WORK REQUIRED:
Repeat exactly the lines running from the line that contains "obj.parent = None" to the line that contains "# ---- Materials"; include both ends and add nothing.

MATERIALS PROVIDED:
===============
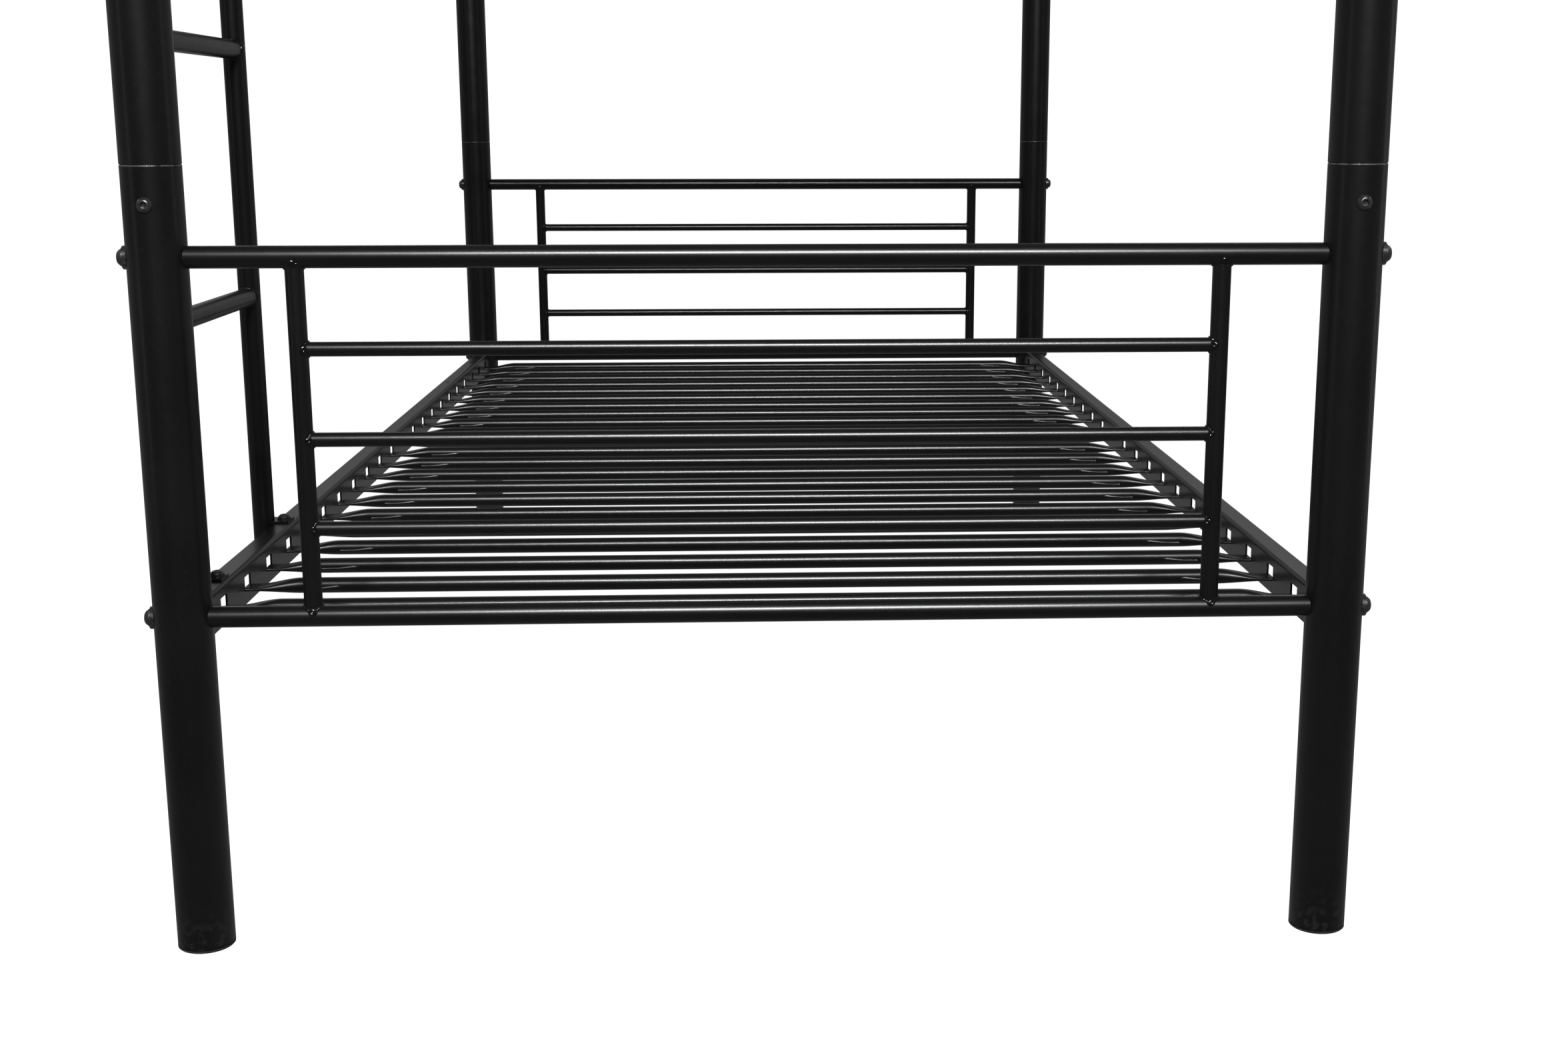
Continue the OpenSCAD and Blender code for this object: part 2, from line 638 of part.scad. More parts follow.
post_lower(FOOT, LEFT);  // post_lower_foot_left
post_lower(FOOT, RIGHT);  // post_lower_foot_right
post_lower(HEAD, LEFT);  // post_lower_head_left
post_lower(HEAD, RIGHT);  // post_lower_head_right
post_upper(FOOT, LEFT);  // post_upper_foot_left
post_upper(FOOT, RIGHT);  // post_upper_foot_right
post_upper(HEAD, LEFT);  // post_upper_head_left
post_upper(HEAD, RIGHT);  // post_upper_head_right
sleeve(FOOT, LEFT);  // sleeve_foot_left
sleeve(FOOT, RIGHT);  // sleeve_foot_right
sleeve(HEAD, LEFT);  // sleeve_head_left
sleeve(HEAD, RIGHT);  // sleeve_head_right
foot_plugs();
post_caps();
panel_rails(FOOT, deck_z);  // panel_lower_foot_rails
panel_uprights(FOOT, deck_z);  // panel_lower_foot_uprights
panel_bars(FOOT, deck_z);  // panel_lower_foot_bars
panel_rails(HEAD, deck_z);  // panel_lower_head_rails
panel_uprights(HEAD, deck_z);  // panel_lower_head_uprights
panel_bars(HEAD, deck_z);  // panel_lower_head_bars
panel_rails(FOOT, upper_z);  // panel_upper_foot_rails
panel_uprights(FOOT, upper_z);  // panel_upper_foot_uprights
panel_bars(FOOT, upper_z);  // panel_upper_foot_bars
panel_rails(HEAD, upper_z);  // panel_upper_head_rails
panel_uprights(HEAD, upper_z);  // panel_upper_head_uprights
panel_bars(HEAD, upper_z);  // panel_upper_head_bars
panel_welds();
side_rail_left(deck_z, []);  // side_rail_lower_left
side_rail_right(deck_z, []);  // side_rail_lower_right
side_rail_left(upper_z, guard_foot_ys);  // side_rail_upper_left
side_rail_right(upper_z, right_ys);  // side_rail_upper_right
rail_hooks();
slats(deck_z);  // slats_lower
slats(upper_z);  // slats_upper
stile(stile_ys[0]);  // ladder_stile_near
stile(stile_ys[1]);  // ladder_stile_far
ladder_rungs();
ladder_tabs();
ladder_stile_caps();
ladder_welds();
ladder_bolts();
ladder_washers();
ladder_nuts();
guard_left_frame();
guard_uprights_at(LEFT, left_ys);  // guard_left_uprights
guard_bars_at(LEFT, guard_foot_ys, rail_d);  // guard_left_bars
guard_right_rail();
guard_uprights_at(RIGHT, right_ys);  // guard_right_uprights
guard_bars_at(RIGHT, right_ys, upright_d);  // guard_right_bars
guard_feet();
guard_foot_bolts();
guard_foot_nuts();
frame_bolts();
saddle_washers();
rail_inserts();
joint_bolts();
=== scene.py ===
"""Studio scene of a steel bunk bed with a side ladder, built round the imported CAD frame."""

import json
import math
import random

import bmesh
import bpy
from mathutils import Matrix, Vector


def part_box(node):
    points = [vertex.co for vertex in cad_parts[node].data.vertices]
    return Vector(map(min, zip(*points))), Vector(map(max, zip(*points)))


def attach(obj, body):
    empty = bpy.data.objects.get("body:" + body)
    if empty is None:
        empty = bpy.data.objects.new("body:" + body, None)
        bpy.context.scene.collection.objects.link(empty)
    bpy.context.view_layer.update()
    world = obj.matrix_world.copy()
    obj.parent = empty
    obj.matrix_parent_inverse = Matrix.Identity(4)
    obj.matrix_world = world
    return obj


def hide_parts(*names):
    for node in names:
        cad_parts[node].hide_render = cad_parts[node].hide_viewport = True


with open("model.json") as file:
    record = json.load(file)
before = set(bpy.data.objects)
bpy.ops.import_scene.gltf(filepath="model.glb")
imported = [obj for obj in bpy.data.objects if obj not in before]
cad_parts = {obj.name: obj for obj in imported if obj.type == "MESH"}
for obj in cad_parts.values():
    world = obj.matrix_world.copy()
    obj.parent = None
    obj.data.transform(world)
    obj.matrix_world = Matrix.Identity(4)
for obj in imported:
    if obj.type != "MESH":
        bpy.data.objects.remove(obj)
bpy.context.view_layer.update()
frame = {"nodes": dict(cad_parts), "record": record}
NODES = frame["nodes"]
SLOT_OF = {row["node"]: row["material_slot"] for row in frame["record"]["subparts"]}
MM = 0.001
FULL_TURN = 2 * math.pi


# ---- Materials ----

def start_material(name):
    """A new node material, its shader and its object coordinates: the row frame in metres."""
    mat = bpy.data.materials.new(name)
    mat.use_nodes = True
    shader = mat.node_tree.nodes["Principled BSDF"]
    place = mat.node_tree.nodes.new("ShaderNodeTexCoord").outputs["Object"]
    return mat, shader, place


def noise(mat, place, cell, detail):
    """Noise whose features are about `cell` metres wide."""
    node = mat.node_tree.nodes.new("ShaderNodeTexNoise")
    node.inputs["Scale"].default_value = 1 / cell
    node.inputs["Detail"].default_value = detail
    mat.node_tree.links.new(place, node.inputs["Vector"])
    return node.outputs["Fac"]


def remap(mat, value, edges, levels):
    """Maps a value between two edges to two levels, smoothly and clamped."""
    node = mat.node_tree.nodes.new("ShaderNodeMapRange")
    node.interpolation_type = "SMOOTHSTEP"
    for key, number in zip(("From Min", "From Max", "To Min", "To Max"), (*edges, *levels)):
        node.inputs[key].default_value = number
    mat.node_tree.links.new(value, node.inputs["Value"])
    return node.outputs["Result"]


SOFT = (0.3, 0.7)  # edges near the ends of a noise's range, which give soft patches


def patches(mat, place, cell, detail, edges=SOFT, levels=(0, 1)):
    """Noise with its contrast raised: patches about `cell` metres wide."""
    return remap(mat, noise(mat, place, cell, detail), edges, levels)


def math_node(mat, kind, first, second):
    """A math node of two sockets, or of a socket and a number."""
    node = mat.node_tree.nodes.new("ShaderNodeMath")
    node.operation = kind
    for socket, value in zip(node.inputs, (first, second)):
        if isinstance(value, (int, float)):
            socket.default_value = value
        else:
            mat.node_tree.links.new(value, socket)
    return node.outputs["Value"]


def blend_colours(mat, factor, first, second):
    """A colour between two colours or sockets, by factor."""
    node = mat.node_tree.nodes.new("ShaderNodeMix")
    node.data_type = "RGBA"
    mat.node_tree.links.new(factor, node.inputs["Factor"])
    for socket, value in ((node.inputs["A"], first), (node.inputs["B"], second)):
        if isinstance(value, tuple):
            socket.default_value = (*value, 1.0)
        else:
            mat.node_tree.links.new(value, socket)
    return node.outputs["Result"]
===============
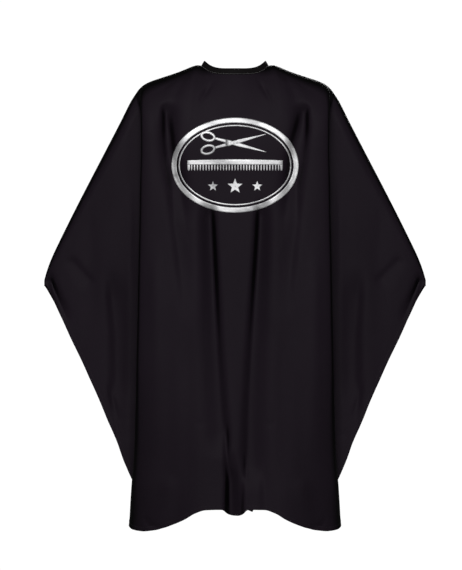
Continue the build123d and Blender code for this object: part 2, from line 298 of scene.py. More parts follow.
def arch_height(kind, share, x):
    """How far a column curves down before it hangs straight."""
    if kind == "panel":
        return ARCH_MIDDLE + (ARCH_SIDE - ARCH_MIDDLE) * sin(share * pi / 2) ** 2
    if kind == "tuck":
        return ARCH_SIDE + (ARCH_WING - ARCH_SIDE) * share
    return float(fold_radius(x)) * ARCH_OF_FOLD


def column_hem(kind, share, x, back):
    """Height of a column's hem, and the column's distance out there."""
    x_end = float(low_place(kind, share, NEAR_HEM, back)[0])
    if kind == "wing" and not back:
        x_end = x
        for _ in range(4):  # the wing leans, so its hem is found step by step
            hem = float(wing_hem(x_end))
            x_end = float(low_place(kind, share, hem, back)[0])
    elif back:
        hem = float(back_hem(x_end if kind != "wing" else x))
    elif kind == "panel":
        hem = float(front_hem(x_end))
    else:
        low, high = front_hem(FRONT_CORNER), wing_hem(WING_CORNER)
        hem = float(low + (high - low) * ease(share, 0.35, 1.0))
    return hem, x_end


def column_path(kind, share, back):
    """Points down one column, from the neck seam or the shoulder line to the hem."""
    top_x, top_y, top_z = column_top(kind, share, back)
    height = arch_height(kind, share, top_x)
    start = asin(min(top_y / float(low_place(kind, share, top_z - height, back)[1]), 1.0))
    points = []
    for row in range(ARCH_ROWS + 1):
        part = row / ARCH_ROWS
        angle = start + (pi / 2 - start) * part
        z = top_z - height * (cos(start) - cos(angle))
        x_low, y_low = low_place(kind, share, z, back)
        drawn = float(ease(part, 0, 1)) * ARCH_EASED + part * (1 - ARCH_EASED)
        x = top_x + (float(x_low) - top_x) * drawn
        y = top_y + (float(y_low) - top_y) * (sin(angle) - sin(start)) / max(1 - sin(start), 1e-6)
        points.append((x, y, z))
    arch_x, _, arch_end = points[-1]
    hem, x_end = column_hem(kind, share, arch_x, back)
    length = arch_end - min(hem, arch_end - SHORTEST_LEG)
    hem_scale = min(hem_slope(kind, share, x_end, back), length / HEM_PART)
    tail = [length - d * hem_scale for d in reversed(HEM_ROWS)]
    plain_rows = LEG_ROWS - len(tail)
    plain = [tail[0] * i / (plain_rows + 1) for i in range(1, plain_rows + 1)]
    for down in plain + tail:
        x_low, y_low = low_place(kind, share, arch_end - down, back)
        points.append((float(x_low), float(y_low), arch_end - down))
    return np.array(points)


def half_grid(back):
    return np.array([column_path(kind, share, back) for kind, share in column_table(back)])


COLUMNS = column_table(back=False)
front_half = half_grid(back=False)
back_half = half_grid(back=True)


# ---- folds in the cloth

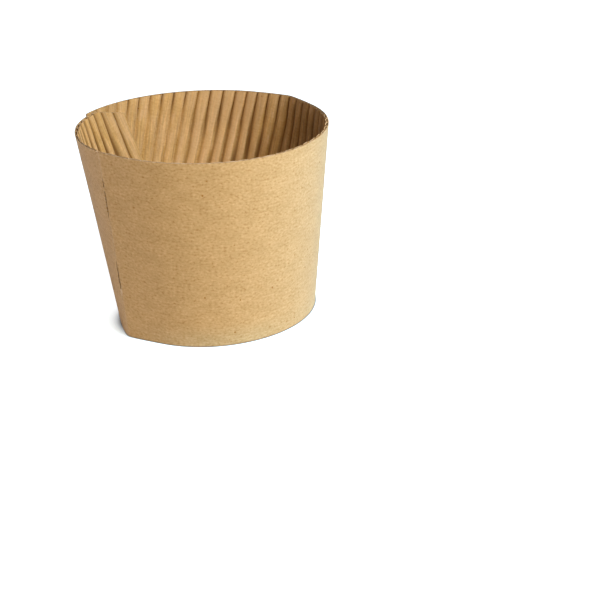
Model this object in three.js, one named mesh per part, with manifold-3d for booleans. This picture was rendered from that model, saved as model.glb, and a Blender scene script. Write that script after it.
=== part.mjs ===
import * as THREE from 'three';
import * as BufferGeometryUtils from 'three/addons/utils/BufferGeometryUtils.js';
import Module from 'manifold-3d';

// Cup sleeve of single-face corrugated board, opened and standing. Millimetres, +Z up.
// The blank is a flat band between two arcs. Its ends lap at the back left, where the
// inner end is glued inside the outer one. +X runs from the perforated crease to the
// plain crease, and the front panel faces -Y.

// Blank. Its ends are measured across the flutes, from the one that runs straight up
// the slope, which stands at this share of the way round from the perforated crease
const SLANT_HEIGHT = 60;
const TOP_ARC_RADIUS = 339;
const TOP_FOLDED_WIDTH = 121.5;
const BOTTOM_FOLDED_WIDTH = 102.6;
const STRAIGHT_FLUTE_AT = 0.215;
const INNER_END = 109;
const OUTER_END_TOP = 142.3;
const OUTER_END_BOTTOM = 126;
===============
ANSWER TO THE EXERCISE:
    obj.parent = None
    obj.data.transform(world)
    obj.matrix_world = Matrix.Identity(4)
for obj in imported:
    if obj.type != "MESH":
        bpy.data.objects.remove(obj)
bpy.context.view_layer.update()
frame = {"nodes": dict(cad_parts), "record": record}
NODES = frame["nodes"]
SLOT_OF = {row["node"]: row["material_slot"] for row in frame["record"]["subparts"]}
MM = 0.001
FULL_TURN = 2 * math.pi


# ---- Materials ----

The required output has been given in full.